John Reed

A Pen Picture

C.G. Rakovsky

(January 1919)

From The Militant, Vol. VI No. 7, 13 February 1932, p. 2.
Originally published in Revolutionary Age, 25 January 1919.
Transcribed & marked up by Einde O’Callaghan

In the lexicon of the Stalinist press, comrade Christian G. Rakovsky, leader of the Russian Bolshevik-Leninists, Left Opposition, is a “counter-revolutionist”. For several years now, this great revolutionist has been kept in exile in Siberia by the Stalinist machine, his health undermined and his life in danger. We reprint here from the old organ of the American Left wing, Revolutionary Age of January 25, 1919, an interesting pen picture of our great comrade, written by John Reed.

For two months in the Commissariat of Foreign Affairs of the Soviet Government at Petrograd I worked side by side with Rakovsky. He was editing a daily paper in Rumanian, Jnainte, which was distributed not only in the ranks of the Rumanian army but also to the Transylvanian soldiers of the Austrian army. He made frequent trips to the south of Russia, where he secretly crossed the Rumanian lines and traveled incognito through his own country, spreading revolutionary doctrines at the risk of his life.

In December 1917, when the Soviet Government signed an armistice with Germany and Austria, Rumania refused to participate. The Russian troops on the Rumanian front obeyed orders from Petrograd and entertained at headquarters a German and Austrian delegation. The Rumanian Government arrested this delegation, and upon the protest of the Russians, surrounded them with Rumanian troops and fired on them with artillery The Russian soldiers had to cut their way by force through the Rumanian lines back to Russia, losing many men.
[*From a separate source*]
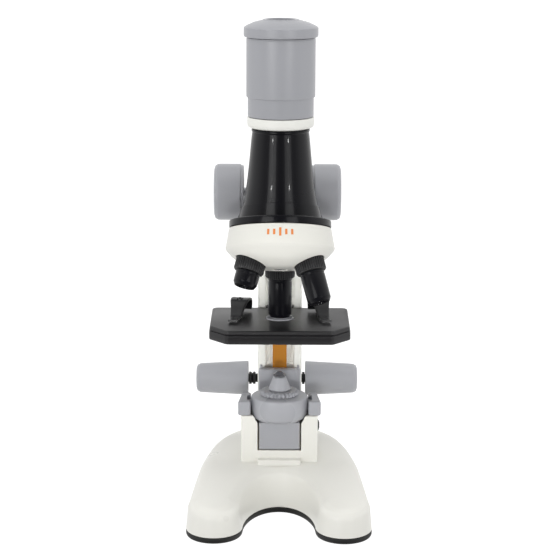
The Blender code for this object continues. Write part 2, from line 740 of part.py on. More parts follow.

The consequences were swift. Trotsky ordered the immediate arrest of the Rumanian minister at Petrograd. The next day Allied and neutral ambassadors demanded his liberation. This was granted, but the Soviet government ordered that the Rumanian diplomatic mission should leave Russia within ten hours.

That afternoon I was in the office of Zalkind, Assistant Commissaire of Foreign Affairs. In one corner were five or six red guards and sailors drinking tea around a battered samovar. At the side of the room Rakovsky sat at table, writing furiously. Entered a vetzar in the old-time resplendent livery of the czar. He has a card. It read: Mr. A—, first secretary of the Rumanian Embassy to Russia. “Show him in,” said Zalkind. There appeared, a dapper youth in frock coat, silk hat, gloves and stick. He surveyed the room with uneasiness mingled with contempt. Zalkind, wearing peasant boots and an old uniform without insignia, came forward to meet him. “What can I do for you, sir?” he asked courteously. “This is the Ministry of Foreign Affairs?” asked the secretary. “We have received an order emanating from somewhere that the Rumanian Embassy must leave Russia within ten hours. My dear sir, that is impossible. We have much to do. Our officials are scattered over Russia. It will take at least three days –” Zalkind smiled in the friendliest way. “With that, Mr. Secretary, I have nothing to do. You must address yourself to our Commissaire for Rumanian Affairs. Allow me, comrade Rakovky.”

Rakovsky rose from his seat, dignified and suave. He bowed. The Secretary went pale and dropped his gloves.

“I am extremely sorry to be unable to accommodate you, Mr. Secretary”, said Rakovsky very politely. “The last time I was officially in your country I was compelled to leave in two hours and a half. We give the ambassador ten hours and by that we recognize that he is four times as important as I. Good afternoon!”